Sie selbst spricht über die Entdeckung der Ellipse von einer universellen Form ohne Bedeutung, entwickelt aus der Beobachtung und Zeichnung von Betonkübeln an der Akademie in Tier bei Jochen Stenschke, wo sie vor ihrem Studium an der HBK ein kurzes Gastspiel hatte.
Bis auf die Installation im Treppenhaus mit den größeren Ellipsen ist Sabrina Sperl in dieser Ausstellung dem kleinen Format treu geblieben. Klein, aber ungeheuer präsent.
In ihren malerischen und formalen Untersuchungen lotet Sabrina Sperl zahlreiche Nebenwege aus, die sich aus ihrer Arbeit und ihren Überlegungen mit dem Material ergeben. Sie isoliert bildnerische Elemente und variiert sie unentwegt und untersucht sie auf ihre Tauglichkeit fürs Bild.
Die älteste Arbeit in der Ausstellung ist von 2013: „Habitat“ ist der Titel. Sabrina Sperl spricht von einem „Urbild“ für die kommenden Jahre. Wir sehen ein durch Quadrate, Rechtecke und Ellipsen fragmentiertes, zweidimensionales Bildmotiv. Eine profane Hinterhofidylle, meisterhaft ausgeführt, ein Leckerbissen für meine Augen.
In den folgenden Jahren variiert die Künstlerin die Grundelemente der Gestaltung diese Bildes an unzähligen zwei- und dreidimensionalen Bildern, Bildkörpern und Objekten immer wieder aufs Neue.
Auch hier zeigt sich wieder diese Haltung, die mir so imponiert: Alles wird mit Stetigkeit und Geduld vorangetrieben und ausgearbeitet. Keine Mühe, kein Aufwand scheint lästig oder zu groß.
Das Spektrum der Ausdrucksmöglichkeiten ist seit meiner ersten Begegnung an der HBK vielfältiger geworden, die Arbeiten reifer und vielschichtiger. Sie bewegt sich spielend und spielerisch zwischen Abstraktion und Figuration, zwischen Malerei und Objekt. Ein großer Spagat innerhalb einzelner Arbeiten, aber oft auch auch von Arbeit zu Arbeit. So sind auch Objekte zu sehen, in denen fragmentierte, auf kleine rechteckige und quadratische Bildträger gemalte Bildausschnitte sich stufenweise dem Betrachter spiralförmig gleichsam entgegen schrauben. Auch sie sind das Ergebnis aus zahlreichen Untersuchungen, auf die sie beim Betreten ihrer Nebenwege stößt. Ihre Wachsamkeit lässt keine Möglichkeit aus, immer wieder neue Formen zu finden.

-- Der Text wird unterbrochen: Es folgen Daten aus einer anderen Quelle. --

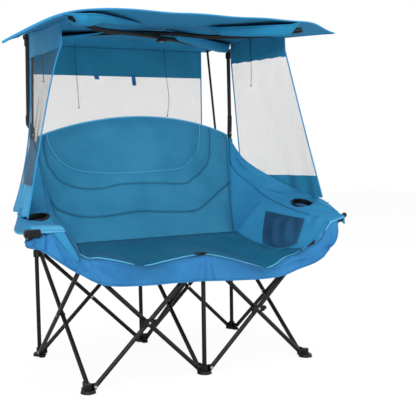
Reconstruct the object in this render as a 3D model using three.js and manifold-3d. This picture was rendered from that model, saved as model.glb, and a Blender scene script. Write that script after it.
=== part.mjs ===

Sabrina Sperls Kunst ist trotz ihrer meist kleineren Formate ungeheuer kraftvoll und frisch, ihre künstlerische Haltung macht dieses Werk vor allem anderen aber zeitlos in jeder Hinsicht.
Ich möchte sie einladen, vor diesen Bildern und Objekten zu verweilen. Flanieren sie in den den Bildwelten und -räumen von Sabrina Sperl und lassen sie ihren Blick und ihre Gedanken schweifen. Sie werden reich belohnt!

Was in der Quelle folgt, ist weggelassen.